Dave Paulk, Manager Field Technical Services, BKT USA Inc.
All wheel rims should be selected based on the tire manufacturer’s recommended and alternate options for the specific tire being used. The Tire and Rim Association lists both Design Rim (Recommended Rim) & Approved Rim (Alternate Rim) widths and contours for agricultural tires.
A tire’s recommended rim width identifies option tire was designed to. In contrast, alternate rim width identifies acceptable options on which the tire can be mounted and provide adequate performance.
Each rim width generally works with only a few tire widths. The flange contour is also important for mounting and bead seating. Some examples of contours are W, DW, F, and L.
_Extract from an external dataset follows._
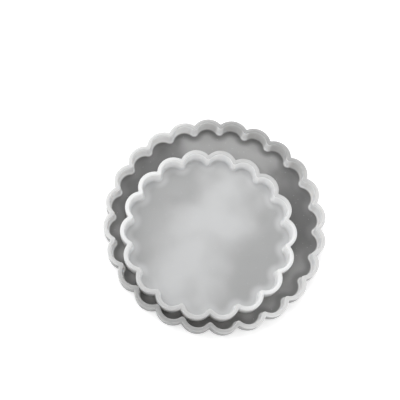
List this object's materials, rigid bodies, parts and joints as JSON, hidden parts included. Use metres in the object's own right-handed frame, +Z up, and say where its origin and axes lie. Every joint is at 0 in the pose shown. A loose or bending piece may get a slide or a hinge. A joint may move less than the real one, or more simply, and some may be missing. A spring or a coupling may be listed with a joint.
{
  "type": "resin casting mould",
  "caption": "Nested scalloped round tray moulds in translucent silicone rubber, open on top, for casting resin trays and coasters.",
  "frame": {"origin": "centre of the large mould's flat underside, on the surface it stands on", "axes": "+Z up, out of the open side; +X and +Y each point along a lobe crest of the large mould; the small mould is pushed over towards -Y"},
  "size_m": [0.2, 0.2, 0.0186],
  "materials": {
    "silicone": "translucent milky silicone rubber, satin walls and a smooth glossy cavity"
  },
  "bodies": {
    "large_mould": {"large_mould": "silicone"},
    "small_mould": {"small_mould": "silicone"}
  },
  "joints": [
    {"name": "small_mould_lift", "type": "slide", "parent": "large_mould", "child": "small_mould", "axis": [0, 0, 1], "range_m": [0, 0.05]}
  ]
}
Using a rim wider than listed manufacturer options flattens the tread face and the stability of the tractor is affected. In hard soil, there is less lug penetration and less traction. Stress is then concentrated in the shoulder area and increases the amount of shoulder tread wear. When the tire’s beads are mounted farther apart than intended, it forces the sidewall of the tire to flex in an area lower than normal. This creates circumferential carcass breaks and sidewall separations. We do not suggest going outside listed manufacturer parameters for any reason.
Using a narrower rim than listed manufacturer options can cause mounting problems and impede the bead from seating properly to the wheel. Increased pressure from the bead to the rim flange can cause possible bead and sidewall separation to the tire and premature rim failure. The tread of the tire is rounded (like an overinflated tire), and tread wear is concentrated in the center of the tire. Therefore, traction in the field is greatly reduced. We do not suggest going outside listed manufacturer parameters for any reason.